My journal’s SJR value/rank shows a sudden drop. Why?

The SJR value of a specific journal is not only affected by the prestige of the journals citing it, it can also change in relation to the (evolving) coverage of the database.

Professor Felix de Moya explains that in calculating the SJR, a value of ‘prestige’ is first calculated for every journal in the database. Prestige is size-dependent, and could be mathematically expressed as the probability that if we ask any researcher in the world which journal the paper they are reading is part of, the paper belongs to the selected journal. The probabilistic values for all the journals in the database sum to 1; in other words, the bare fact of being included in Scopus gives a journal some prestige, but Scopus has a fixed amount of prestige so if there is increasing journal coverage over the years the prestige is shared over more journals, and previously included journals will experience a decrease in base SJR value. Note: This decrease will not necessarily affect a journal’s rank unless more prestigious journals are included in Scopus.

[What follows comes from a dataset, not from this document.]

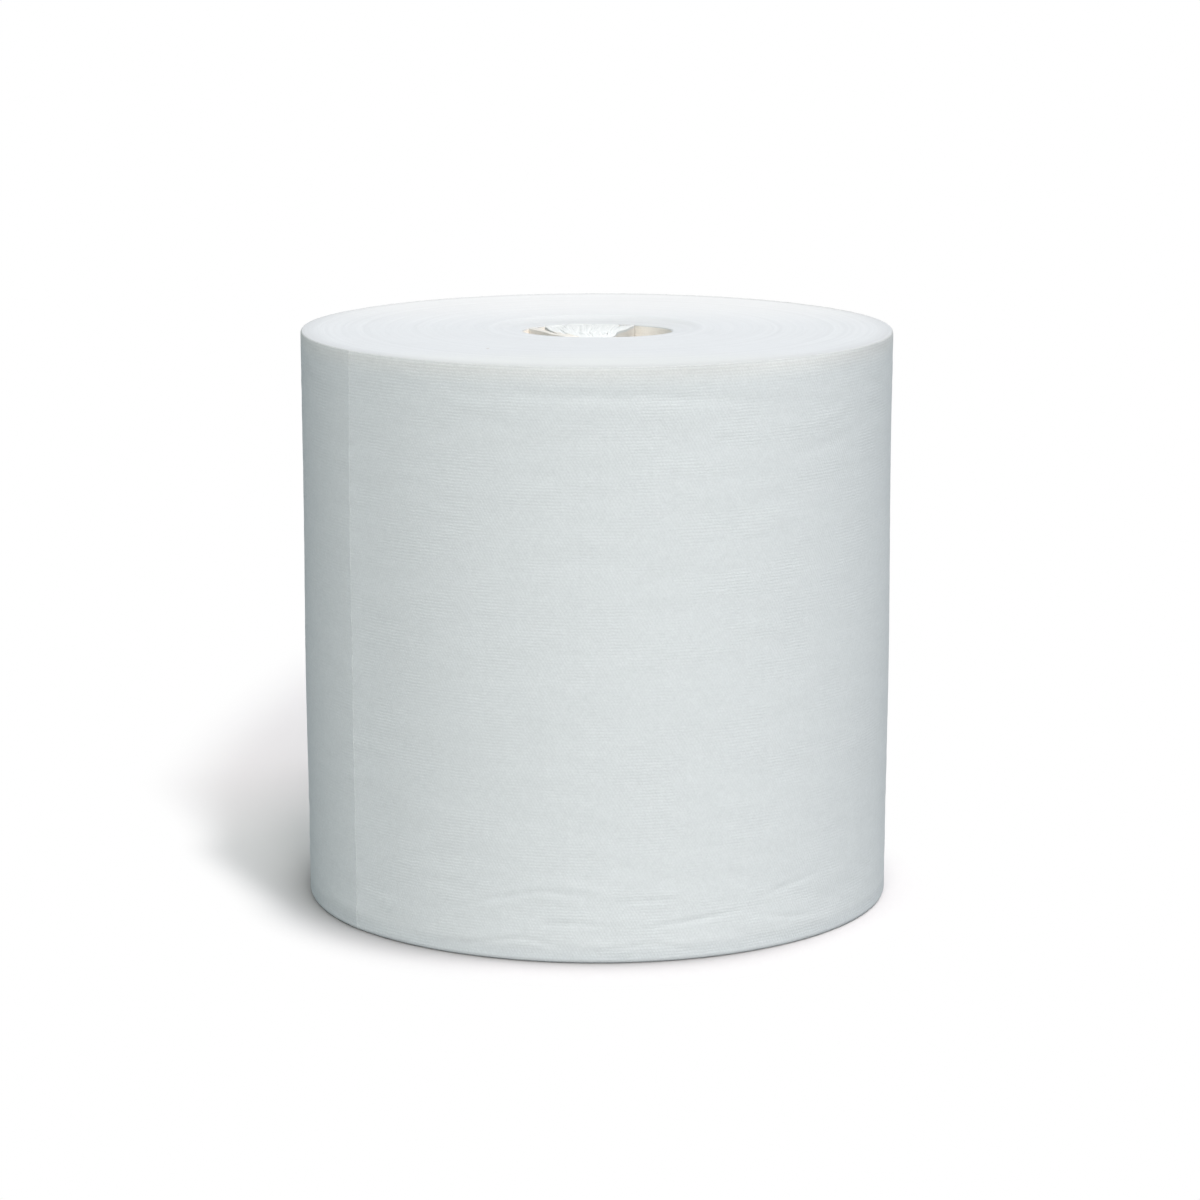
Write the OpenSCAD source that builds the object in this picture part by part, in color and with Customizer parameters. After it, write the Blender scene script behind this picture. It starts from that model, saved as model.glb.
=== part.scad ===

It is also important to note that the Citations and Documents charts in Journal Analyzer don’t refer to the same windows as SJR and SNIP. The citations chart shows citations to all publications up to the respective year. For a journal to maintain or increase its citation rates, the line should go upwards, as it does for Nature and Science in the screenshots below. However, for Cell the line stays flat, indicating that each document is being cited less often because there are more available to be cited.

When using SJR, it is more important to look at the patterns rather than absolute values. SJR is good for assessing the relative ranks between journals.

Are other publishers allowed to display these metrics?

Yes. SJR and SNIP are freely available outside Scopus (www.journalmetrics.com) and we welcome their use on other websites. This is intended as a basis for the free distribution of and open debate on journal metrics.